Now, if the modern versions of these men were to make the same claim, they would be soundly laughed at.
So, while this is a noble effort, it is merely a collection of data. Time itself the bayesian filter that will determine which parts of the internet are important.
-Brett
Sounds great, why is it going to cost 100 million dollars? Can we say pork?
Since the public domain died back in the 1920's, and since this is about digital content, it stands to reason that pretty much all of the content that LOC is talking of preserving will be covered by some sort of copyright, and an increasing portion will be protected by some sort of DRM. What will the LOC stand be on this?

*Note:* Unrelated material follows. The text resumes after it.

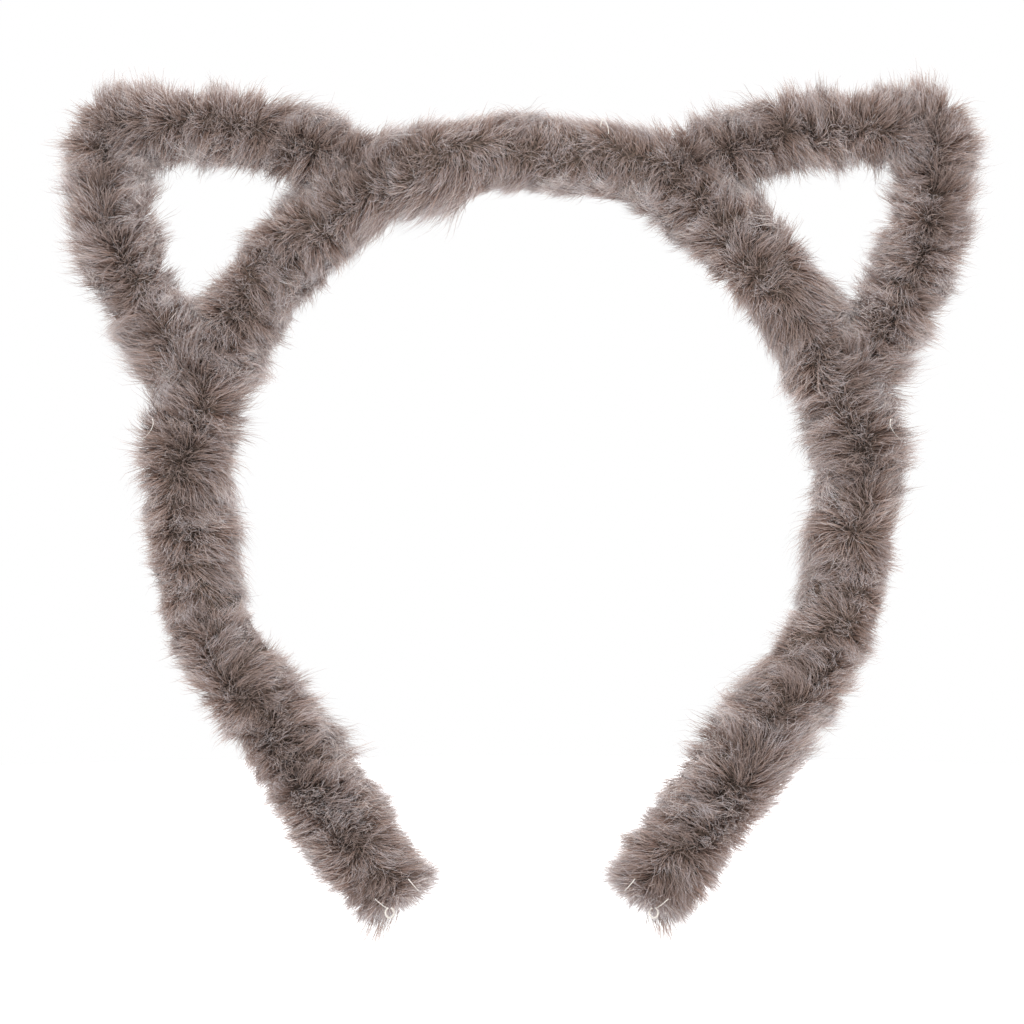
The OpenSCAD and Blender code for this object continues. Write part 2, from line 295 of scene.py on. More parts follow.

Since the LOC seems to hold some of the strings over implementation of the DMCA, they can obviously craft a loophole for themselves. But it will be interesting to see what that loophole is, and how it will work. Will they simply leave the stuff under DRM, and have their own copy of keys, or will they manage to have an unprotected copy?
Enquiring minds want to know.
The living have better things to do than to continue hating the dead.
I didn't say it was practical, or suggest that the density would be anything to write home about.. but the fact of it is, we haven't yet been able to develop a digital storage format that is longer lived than punch cards. ;)
i'm sure something better that's got a life of a thousand years or more will come along eventually, but speaking in the here and now the only way to get that is with holes in a piece of paper.
There's a live backup of the Internet Archive at the Library of Alexandria in Egypt. Thus, no single government can censor the archive. More duplicates may be established in other countries.
Perhaps unfortunately, it's easy to remove material from the archive. Just put a "robots.txt" file on your site, and not only will it not be captured again, the archive will immediately refuse to display copies of the blocked site. This seems to be enough to keep the militant copyright holders happy.
Most text is saved, but not all pictures, and very little video. This is good enough for most historical purposes.